#### [Given entries]
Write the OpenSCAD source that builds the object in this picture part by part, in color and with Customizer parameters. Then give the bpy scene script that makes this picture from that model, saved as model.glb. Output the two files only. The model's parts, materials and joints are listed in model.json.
...
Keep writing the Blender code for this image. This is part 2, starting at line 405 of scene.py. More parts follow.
* * *
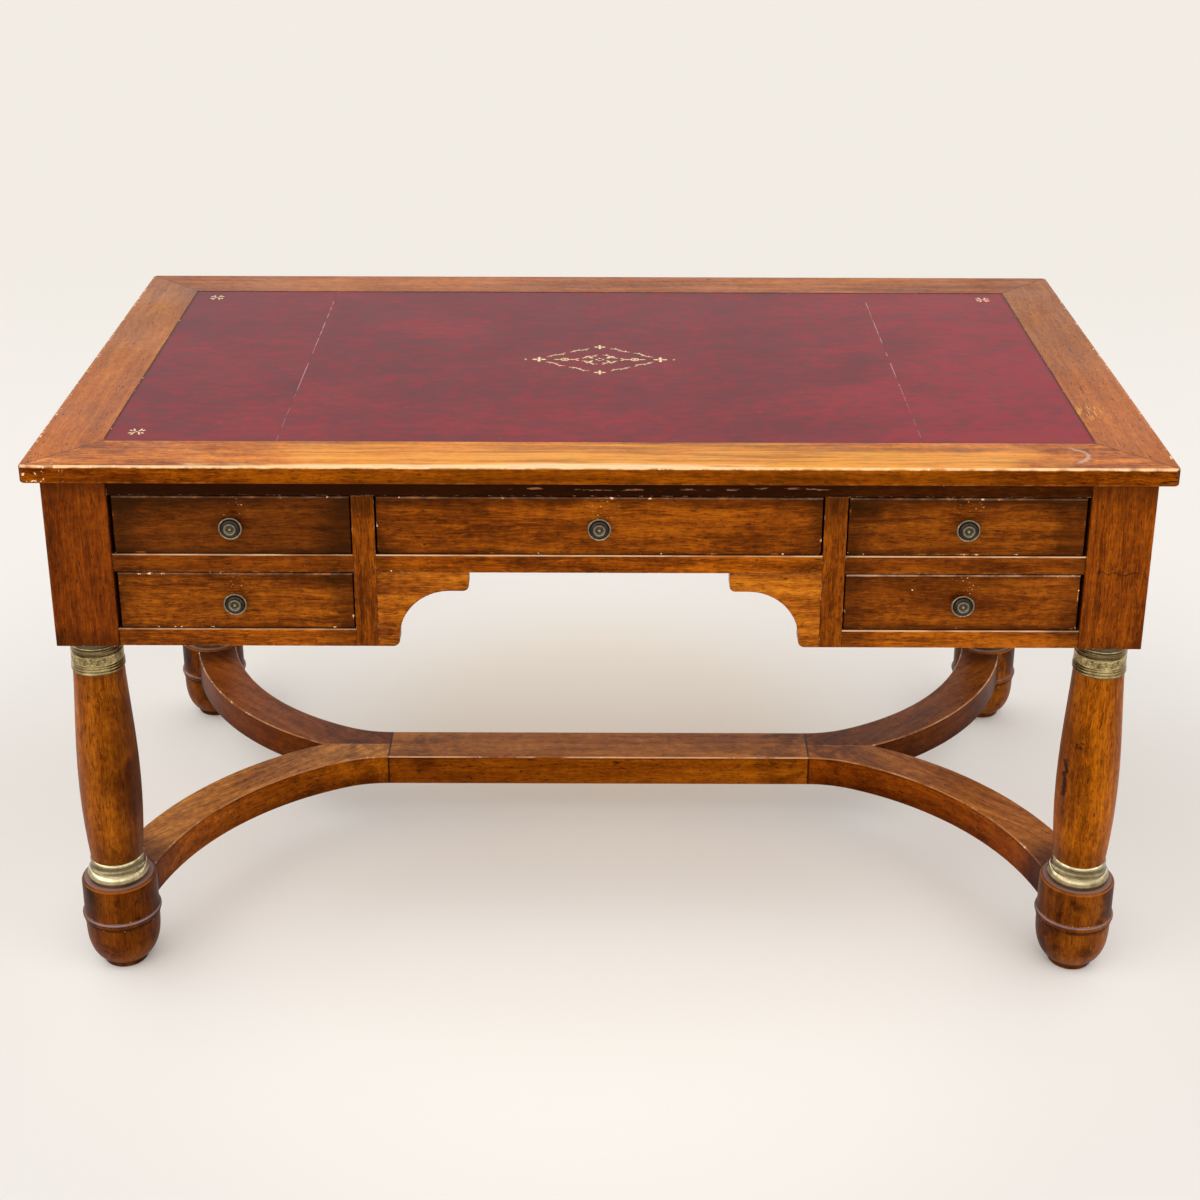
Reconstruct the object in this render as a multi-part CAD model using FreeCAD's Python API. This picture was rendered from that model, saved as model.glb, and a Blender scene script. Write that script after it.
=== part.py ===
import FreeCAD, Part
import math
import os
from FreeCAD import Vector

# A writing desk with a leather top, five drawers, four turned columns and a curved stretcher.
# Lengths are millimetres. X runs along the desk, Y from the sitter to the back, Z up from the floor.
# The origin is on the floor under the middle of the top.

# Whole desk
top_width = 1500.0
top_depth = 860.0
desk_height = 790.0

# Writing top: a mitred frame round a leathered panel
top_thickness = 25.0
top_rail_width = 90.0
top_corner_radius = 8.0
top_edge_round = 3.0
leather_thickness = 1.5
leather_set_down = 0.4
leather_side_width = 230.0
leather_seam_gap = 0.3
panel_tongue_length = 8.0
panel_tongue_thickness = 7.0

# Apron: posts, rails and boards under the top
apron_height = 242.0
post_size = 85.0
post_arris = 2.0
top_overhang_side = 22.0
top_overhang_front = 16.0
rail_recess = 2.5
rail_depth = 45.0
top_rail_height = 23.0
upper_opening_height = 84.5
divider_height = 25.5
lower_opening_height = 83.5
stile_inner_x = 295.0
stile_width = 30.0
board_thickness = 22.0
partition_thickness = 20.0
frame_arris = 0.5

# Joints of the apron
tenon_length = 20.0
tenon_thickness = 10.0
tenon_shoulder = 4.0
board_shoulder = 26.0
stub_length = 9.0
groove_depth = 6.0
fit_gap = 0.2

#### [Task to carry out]
List each line holding the string "Write".

#### [Result of the exercise]
Write the OpenSCAD source that builds the object in this picture part by part, in color and with Customizer parameters. Then give the bpy scene script that makes this picture from that model, saved as model.glb. Output the two files only. The model's parts, materials and joints are listed in model.json.
Reconstruct the object in this render as a multi-part CAD model using FreeCAD's Python API. This picture was rendered from that model, saved as model.glb, and a Blender scene script. Write that script after it.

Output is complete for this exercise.